Given instruction. Tally the lines holding the word "that" and state the count by itself.

Data excerpt.
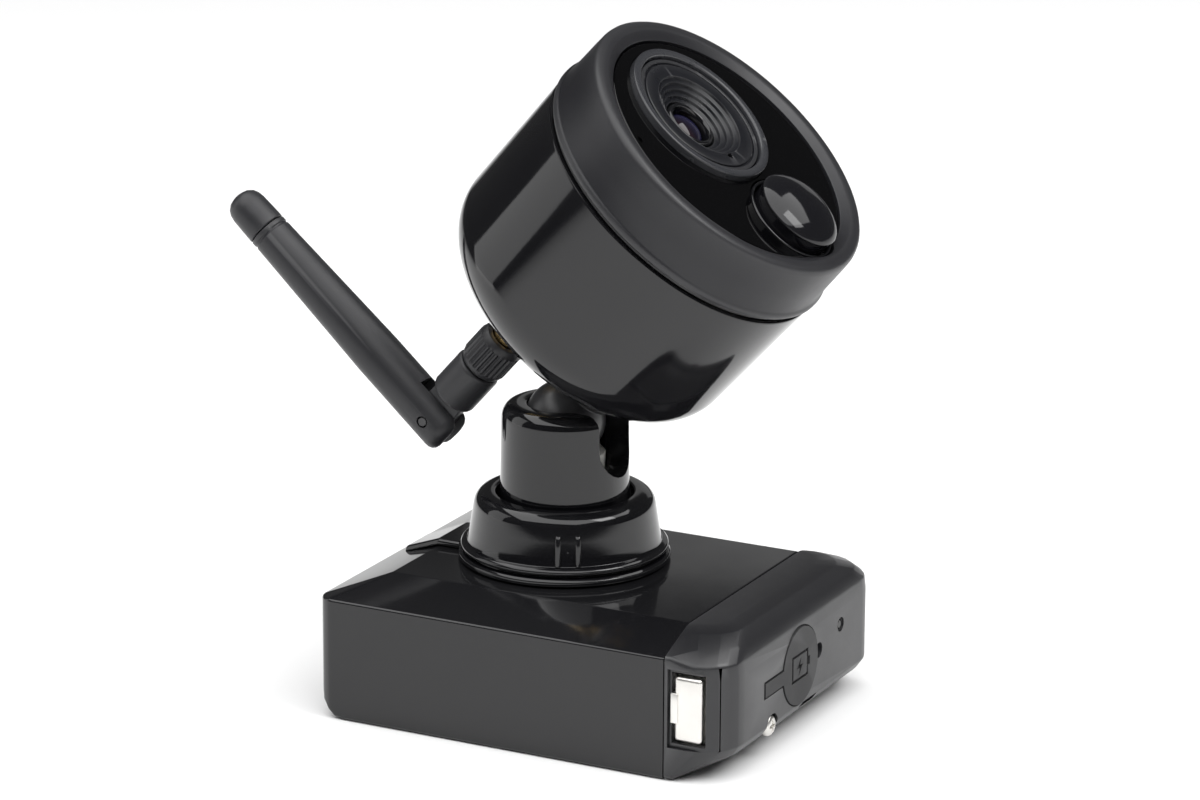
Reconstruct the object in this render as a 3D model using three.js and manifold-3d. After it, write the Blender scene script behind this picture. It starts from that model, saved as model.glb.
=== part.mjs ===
// Battery security camera on a ball mount, millimetres, +Z up.
// The origin is on the underside of the base, below the centre of the mount.
// The long side of the base runs along X and its battery pack slides out towards +X.
import * as THREE from 'three';
import { mergeVertices } from 'three/addons/utils/BufferGeometryUtils.js';
import Module from 'manifold-3d';

const wasm = await Module();
wasm.setup();

// ---------------------------------------------------------------- driving dimensions
const GAP = 0.3; // clearance between two pieces that meet
const WALL = 2.2; // moulded wall thickness
const BIG = 36; // sides of a large turned piece
const SMALL = 18; // sides of a small turned piece

// base
const BASE_LEFT = -39.6;
const BASE_RIGHT = 57.2;
const BASE_HALF = 38.5;
const BASE_TOP = 30.7;
const SHOULDER = 26.0; // height at which the sloping facets start
const FACET_Y = 12.1; // plan depth of the front and rear facets
const FACET_X = 12.3; // plan depth of the left facet
const SEAM_X = 42.9; // where the housing ends and the battery pack begins
const CAP_TOP = 23.5; // height of the flat end face

// ball mount
const FLANGE_R = 22.9;
const SPIGOT_TOP = 36.0;
const COLLAR_TOP = 45.8;
const COLLAR_BORE = 14.8;
const BALL_Z = 61.5;
const BALL_R = 8.7;
const SOCKET_BORE = 9.0;
const SOCKET_TOP = 65.4;
const SLOT_HALF = 6.9;
const SLOT_BOTTOM = 50.6;

// camera head, measured back from its front plane
const HEAD_X = 38.5; // centre of the front plane
const HEAD_Z = 126.2;
const HEAD_LEAN = 41.68; // the optical axis leans this far from straight up towards +X
const BODY_R = 35.0; // just behind the front ring
const BODY_REAR_R = 34.4; // where the rounded rear begins
const FLAT_R = 14.4; // flat patch on the rear
const SEAM_BACK = 14.4;
const BODY_STRAIGHT = 45.5;
const BODY_BACK = 59.5;
const STEM_LOW = 14.27; // the stem enters this far below the optical axis
const LENS_HIGH = 9.1; // the lens sits this far above the optical axis
const SENSOR_LOW = 19.9; // the motion sensor sits this far below it
const AERIAL_HIGH = 7.1; // the aerial connector sits this far above it

// aerial
const NUT_FRONT = 71.5;
const NUT_BACK = 80.6;
const BARREL_BACK = 91.0;
const PIN_BACK = 98.2;
const BLADE_TIP = 65.0;

// battery pack
const CELL_R = 9.2;
const CELL_LENGTH = 65.2;
const CELL_PITCH = 20.2;
const CELL_START = -23.5;
const CELL_Z = 14.6;
const PORT_Y = -2.3;
const PORT_Z = 16.0;

// ---------------------------------------------------------------- shape helpers
// A closed solid from any three.js geometry, with its faces pointing outwards.
function toSolid(geometry) {
  const bare = new THREE.BufferGeometry();
  bare.setAttribute('position', geometry.getAttribute('position'));
  bare.setIndex(geometry.index);
  const merged = mergeVertices(bare, 1e-4);
  const corners = merged.attributes.position.array;
  const faces = new Uint32Array(merged.index.array);
  const build = () =>
    new wasm.Manifold(new wasm.Mesh({ numProp: 3, vertProperties: corners, triVerts: faces }));
  const solid = build();
  if (solid.volume() > 0) return solid;
  for (let i = 0; i < faces.length; i += 3) {
    [faces[i + 1], faces[i + 2]] = [faces[i + 2], faces[i + 1]];
  }
  return build();
}

// A turned piece about Z from [radius, height] points; a profile off the axis makes a tube.
function turned(profile, sides = BIG) {
  const points = profile.map(([r, z]) => new THREE.Vector2(r, z));
  const first = points[0];
  if (first.x > 0 || points.at(-1).x > 0) points.push(first.clone());
  return toSolid(new THREE.LatheGeometry(points, sides).rotateX(Math.PI / 2));
}

const rod = (radius, low, high, sides = SMALL) =>
  turned([[0, low], [radius, low], [radius, high], [0, high]], sides);

const tube = (inner, outer, low, high, sides = BIG) =>
  turned([[inner, low], [outer, low], [outer, high], [inner, high]], sides);

function box(x0, x1, y0, y1, z0, z1) {
  const shape = new THREE.BoxGeometry(x1 - x0, y1 - y0, z1 - z0);
  return toSolid(shape.translate((x0 + x1) / 2, (y0 + y1) / 2, (z0 + z1) / 2));
}

function extruded(outline, depth) {
  const shape = new THREE.Shape(outline.map(([a, b]) => new THREE.Vector2(a, b)));
  return toSolid(new THREE.ExtrudeGeometry(shape, { depth, bevelEnabled: false }));
}

// An (x, y) outline pushed up, an (x, z) outline pushed along Y, a (y, z) outline along X.
const upwards = (outline, z0, z1) => extruded(outline, z1 - z0).translate([0, 0, z0]);
const alongY = (outline, y0, y1) =>
  extruded(outline, y1 - y0).rotate([90, 0, 0]).translate([0, y1, 0]);
const alongX = (outline, x0, x1) =>
  extruded(outline, x1 - x0).rotate([90, 0, 90]).translate([x0, 0, 0]);

function arc(cx, cy, radius, from, to, steps) {
  const points = [];
  for (let i = 0; i <= steps; i += 1) {
    const a = THREE.MathUtils.degToRad(from + ((to - from) * i) / steps);
    points.push([cx + radius * Math.cos(a), cy + radius * Math.sin(a)]);
  }
  return points;
}

function roundedRect(x0, x1, y0, y1, left, right, steps = 4) {
  return [
    ...arc(x0 + left, y0 + left, left, 180, 270, steps),
    ...arc(x1 - right, y0 + right, right, 270, 360, steps),
    ...arc(x1 - right, y1 - right, right, 0, 90, steps),
    ...arc(x0 + left, y1 - left, left, 90, 180, steps),
  ];
}

const join = (first, ...rest) => rest.reduce((sum, next) => sum.add(next), first);
const cut = (first, ...rest) => rest.reduce((left, next) => left.subtract(next), first);

// Frames that lean with the head: +Z is the optical axis and -X the top of the face.
const leaning = (solid, x, z) => solid.rotate([0, HEAD_LEAN, 0]).translate([x, 0, z]);
const onHead = (solid) => leaning(solid, HEAD_X, HEAD_Z);
const onStem = (solid) => leaning(solid, 0, BALL_Z);
const lean = THREE.MathUtils.degToRad(HEAD_LEAN);
const pinX = HEAD_X - AERIAL_HIGH * Math.cos(lean) - PIN_BACK * Math.sin(lean);
const pinZ = HEAD_Z + AERIAL_HIGH * Math.sin(lean) - PIN_BACK * Math.cos(lean);
const onBlade = (solid) => solid.rotate([0, HEAD_LEAN - 90, 0]).translate([pinX, 0, pinZ]);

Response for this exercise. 3